In a 5-4 decision, the court ruled in favor of a New Mexico man convicted of drunken driving who objected when the lab analyst who testified about lab tests had no role in performing them.

The ruling reversed a New Mexico Supreme Court decision in the state's favor.

When Donald Bullcoming's case went to trial on charges he was driving while intoxicated, the main evidence against him was a lab report showing his blood-alcohol level was well above the legal limit for driving.

But instead of calling as a witness the analyst who performed the lab test, the state chose someone else. Prosecutors said the analyst who did the test had been placed on unpaid leave, but did not say why.

Bullcoming objected to the testimony, but the judge allowed it and a jury convicted Bullcoming. The New Mexico high court said the substitute analyst's testimony satisfied the Constitution's cross-examination right.

But, writing for the U.S. Supreme Court, Justice Ruth Bader Ginsburg said the surrogate testimony could not convey what the original analyst knew about the tests he performed.

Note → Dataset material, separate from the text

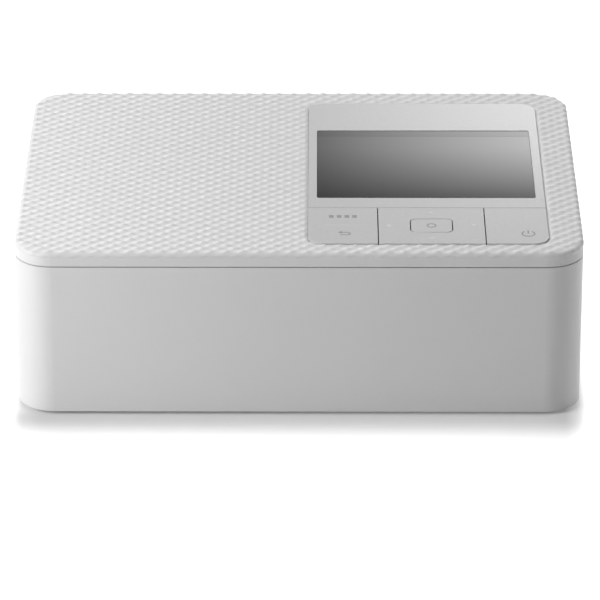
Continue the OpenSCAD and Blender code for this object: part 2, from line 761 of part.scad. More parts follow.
// Places of the screws that hold the display's tray and the key frame to the cover.
function tray_screws() = [for (x = ear_x, y = [window_cy - 24, window_cy + 25]) [x, y]];
function key_frame_screws() = [for (x = ear_x, y = [key_cy - 10, key_cy + 12]) [x, y]];
function panel_screws() = concat(tray_screws(), key_frame_screws());

// Tray that holds the display up against the cover's ledge.
module lcd_frame() {
    tray_z = lcd_z - lcd_pan_t;
    color(steel) difference() {
        union() {
            translate([panel_cx, lcd_cy, tray_z]) linear_extrude(ledge_z - tray_z) difference() {
                square([lcd_w + 3, lcd_d + 1.6], center = true);
                square([lcd_w + 0.2, lcd_d + 0.2], center = true);
            }
            translate([panel_cx, lcd_cy, tray_z]) linear_extrude(lcd_pan_t)
                square([lcd_w + 3, lcd_d + 1.6], center = true);
            for (p = tray_screws()) translate([p.x, p.y, ledge_z - 1]) {
                cylinder(h = 1, r = 2.2);
                translate([p.x < panel_cx ? 0 : -3, -2.2, 0]) cube([3, 4.4, 1]);
            }
        }
        for (k = [-1, 0, 1]) translate([panel_cx + 22 * k, lcd_cy, tray_z - 1]) linear_extrude(lcd_pan_t + 2)
            rounded_rect(16, lcd_d - 20, 3);
        block([panel_cx - lcd_w / 2 - 2, window_cy - 8.5, ledge_z - 2.6], [panel_cx - lcd_w / 2 - 0.05, window_cy + 8.5, ledge_z - 1.4]);
        for (p = tray_screws()) translate([p.x, p.y, ledge_z - 3]) cylinder(h = 6, r = screw_hole_r, $fn = 24);
    }
}

// Flat cable from the display to the main board.
module display_cable() {
    color([0.75, 0.5, 0.2])
        block([board_x1 - 4, window_cy - 8, ledge_z - 2.15], [panel_cx - lcd_w / 2, window_cy + 8, ledge_z - 1.85]);
}

// Opening of the key frame under one key.
module frame_opening(x0, x1) {
    block([x0, key_cy - 11.3, key_frame_z - 1], [x1, key_cy + 11.7, ledge_z + 1]);
}

// Pair of bearings for pivot pins along X, on the key frame.
module saddles(x0, x1) {
    for (x = [x0, x1]) difference() {
        block([x, key_cy - 1.2, key_frame_z + 0.1], [x + 1.4, key_cy + 1.2, saddle_top]);
        rod_x(x - 1, x + 3, [key_cy, pivot_z], key_pin_r + play);
    }
}

module key_frame() {
    frame_back_y = key_y1 + 3.2;
    color([0.3, 0.3, 0.32]) difference() {
        union() {
            difference() {
                block([panel_x0 - tab_out, panel_y0 - 1.6, key_frame_z], [panel_x1 + tab_out, frame_back_y, ledge_z]);
                frame_opening(panel_x0 + 3.4, nav_x0 - 2);
                frame_opening(nav_cx - ring_w / 2 - 0.4, nav_cx + ring_w / 2 + 0.4);
            }
            // Guide of the OK key's stem, under the ring.
            block([nav_cx - ring_w / 2 - 0.6, key_cy - 2.7, key_frame_z], [nav_cx + ring_w / 2 + 0.6, key_cy + 2.7, key_frame_z + 0.6]);
            saddles(panel_x0 + 2, nav_x0 - 2.3);
            saddles(nav_cx - ring_w / 2 - 1.9, nav_cx + ring_w / 2 + 0.5);
            // Posts that carry the key board.
            for (x = [-1, 1], y = [-12.4, 13]) translate([panel_cx + x * (key_board_x / 2 - 3), key_cy + y, key_board_top])
                cylinder(h = key_frame_z - key_board_top + 0.1, r = 1.7);
        }
        for (x = [nav_cx, power_cx]) translate([x, key_cy, key_frame_z - 1]) cylinder(h = 3, r = stem_r + play);
        for (side = [-1, 1]) translate([nav_cx + side * nav_switch_x, key_cy, key_frame_z - 1]) cylinder(h = 3, r = 1.8);
        // Room for the cover's front right tower and its corner.
        translate([tower_x, tower_front, key_frame_z - 1]) cylinder(h = 3, r = tower_r);
        translate([panel_x1 + tab_out, panel_y0 - 1.6, key_frame_z]) rotate(45) cube([3, 3, 5], center = true);
        for (x = [-1, 1], y = [-12.4, 13]) translate([panel_cx + x * (key_board_x / 2 - 3), key_cy + y, key_board_top - 1])
            cylinder(h = 3, r = screw_hole_r, $fn = 24);
        for (p = key_frame_screws()) translate([p.x, p.y, key_frame_z - 1]) cylinder(h = 3, r = screw_hole_r, $fn = 24);
    }
}

module key_board() {
    color(board_green) difference() {
        translate([panel_cx, key_cy + 0.3, key_board_top - key_board_t])
            linear_extrude(key_board_t) rounded_rect(key_board_x, key_row_d + 1.2, 1);
        for (x = [-1, 1], y = [-12.4, 13]) translate([panel_cx + x * (key_board_x / 2 - 3), key_cy + y, key_board_top - 3])
            cylinder(h = 6, r = screw_hole_r, $fn = 24);
    }
}

// Places of the switches under the keys.
function switches() = [
    [menu_cx, key_cy + menu_switch], [menu_cx, key_cy - menu_switch],
    [nav_cx - nav_switch_x, key_cy], [nav_cx + nav_switch_x, key_cy],
    [nav_cx, key_cy - nav_switch_y], [nav_cx, key_cy + nav_switch_y],
    [nav_cx, key_cy], [power_cx, key_cy]
];

module key_switches() {
    color([0.2, 0.2, 0.22]) for (p = switches()) translate([p.x, p.y, key_board_top]) {
        translate([0, 0, switch_h / 2]) cube([4.5, 4.5, switch_h], center = true);
        cylinder(h = switch_h + 0.5, r = 1, $fn = 24);
    }
}

// Cap of one key: a stretch of the panel's outline.
module key_cap(x0, x1) {
    translate([0, 0, cap_z]) linear_extrude(key_t) intersection() {
        translate([panel_cx, panel_cy]) panel_outline(0);
        translate([x0, panel_y0]) square([x1 - x0, key_row_d]);
    }
}

module key_post(x, y, z, r) {
    translate([x, y, z]) cylinder(h = cap_z - z + 0.1, r = r, $fn = 24);
}

module menu_back_key() {
    x0 = panel_x0 + 2;
    x1 = nav_x0 - 2.3;
    color(panel_grey) {
        key_cap(panel_x0, nav_x0 - key_gap);
        for (y = [-1, 1]) key_post(menu_cx, key_cy + y * menu_switch, switch_top + 0.3, 1.2);
        for (x = [x0 + 1.7, x1 - 1.8]) block([x, key_cy - 1.2, pivot_z - 0.7], [x + 1.5, key_cy + 1.2, cap_z + 0.1]);
        rod_x(x0 + 0.2, x0 + 2, [key_cy, pivot_z], key_pin_r);
        rod_x(x1 - 0.6, x1 + 1.2, [key_cy, pivot_z], key_pin_r);
    }
}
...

"The Sixth Amendment does not tolerate dispensing with confrontation simply because a court believes that questioning one witness about another's testimonial statements provides a fair enough opportunity for cross-examination," Ginsburg said.

Justice Anthony Kennedy said in a dissenting opinion that the court was distorting the meaning of the word "witness" because the tests are entirely machine-run and often, as in this case, can be performed after everyone has left for the day.

"In these circumstances, requiring the state to call the technician who filled out a form and recorded the results of a test is a hollow formality," Kennedy said, in an opinion that was joined by Chief Justice John Roberts and Justices Samuel Alito and Stephen Breyer.

Bullcoming's case was important because it might have signaled the court's retreat from a 2004 decision that significantly strengthened the right to cross-examine witnesses. Justice Sonia Sotomayor wrote the decision in February ruling against a defendant in a murder trial who said he had been unfairly denied the chance to cross-examine the victim. Justice Elena Kagan, who did not take part in that case, had no track record on the topic before Thursday.

But they signed onto almost all of Ginsburg's opinion Thursday, a development that Stanford law professor Jeffrey Fisher, Bullcoming's lawyer, called "very reassuring."

As for Bullcoming himself, state courts will now have to determine whether the conviction can stand.

The case is Bullcoming v. New Mexico, 09-10876.